Angesichts der hohen Zahl von Flüchtlingen, die seit 2015 in die Bundesrepublik gekommen sind, ist das Terrorrisiko zumindest verhältnismäßig gering. Das Bundeskriminalamt hat bis zur vergangenen Woche insgesamt 445 Hinweise auf Flüchtlinge registriert, die angeblich Terroristen sind oder auch schon als Kämpfer in Syrien und Irak Kriegsverbrechen begangen haben sollen. Meistens bestätigen sich solche Geschichten, die oft von Flüchtlingen selbst berichtet werden. nicht. Die Zahl der einschlägigen Ermittlungsverfahren ist denn auch deutlich kleiner.
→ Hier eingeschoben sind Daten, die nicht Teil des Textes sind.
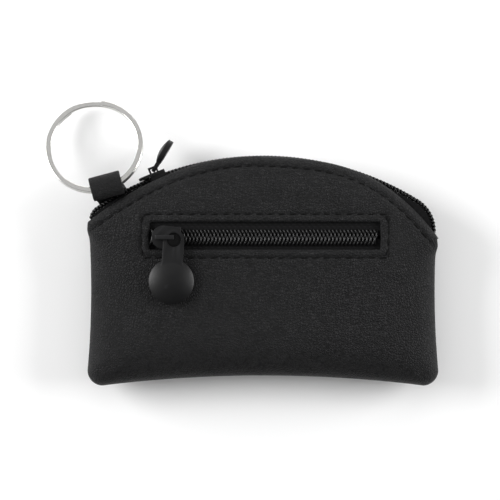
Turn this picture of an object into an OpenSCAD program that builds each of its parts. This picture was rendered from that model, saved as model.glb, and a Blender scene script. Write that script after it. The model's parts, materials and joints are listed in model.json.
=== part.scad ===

Sieben sind beim BKA anhängig, weitere 73 bei den Polizeien der Länder.

Der Fall Albakr zeigt allerdings auch, dass Einzelfälle durchaus gefährlich sein können. Das hat die Bundesrepublik in diesem Jahr so deutlich erfahren wie nie zuvor. Im Juli verletzte in Würzburg der aus Afghanistan oder Pakistan stammende Flüchtling Riaz Khan Amadzai mit einer Axt fünf Menschen. Ein Spezialeinsatzkommando der Polizei, zufällig in der Nähe, erschoss den Attentäter, der in Verbindung zum IS gestanden hatte. Nur sechs Tage später sprengte sich in Ansbach der aus Syrien stammende Flüchtling Mohammed Daleel in Ansbach in die Luft. 15 Menschen wurden verletzt. Daleel ist der erste Selbstmordattentäter auf deutschem Boden.